The Sun, like all stars, generates powerful magnetic fields, similar to a dynamo. The model developed by Zharkova’s team suggests there are two dynamos at work in the Sun: one close to the surface and one deep within the convection zone. They found this dual dynamo system explains aspects of the solar cycle with much greater accuracy than before — possibly leading to enhanced predictions of future solar behaviour. They found magnetic wave components appearing in pairs; originating in two different layers in the Sun’s interior. They both have a frequency of approximately 11 years, although this frequency is slightly different [for both] and they are offset in time, Zharkova says. The two magnetic waves either reinforce one another to produce high activity or cancel out to create lull periods.

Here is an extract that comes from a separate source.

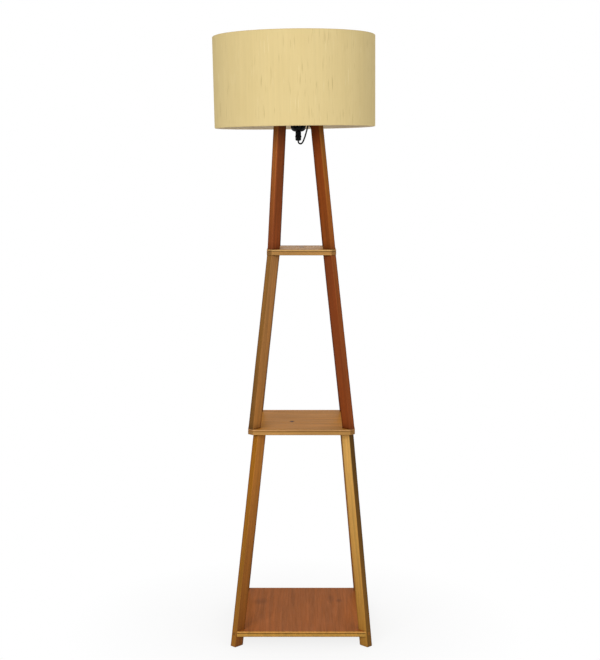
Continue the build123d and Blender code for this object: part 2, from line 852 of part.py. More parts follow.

This is very significant. The number of sunspots accurately predicts the small changes in temperature here on Earth, such as those associated with global warming, but with a delay of one sunspot cycle (which averages 11 years, but is only half the Sun’s full cycle, which averages about 22 years). There was a large fall in solar activity in 2004 (in 11 year smoothed TSI), so there will be a significant and sustained fall in global temperature on Earth starting in about 2017 (the current sunspot cycle is a long one, about 13 years, 2004 + 13 = 2017). This will outweigh the warming effect of extra carbon dioxide.
The Earth has been in a warming trend for the past 350 years, since the depth of the Little Ice Age during the Maunder Minimum, in the second half of the 1600’s. This warming trend is driven by solar activity—carbon dioxide didn’t start increasing until 1800 or so, and didn’t really get going until after WWII with post-war industrialization. So the prediction that the Sun is going inactive, and will lead to a cooler Earth such as last seen in the Maunder Minimum of the 1600s (when ice fairs on the Thames River in London were common), is plausible and likely.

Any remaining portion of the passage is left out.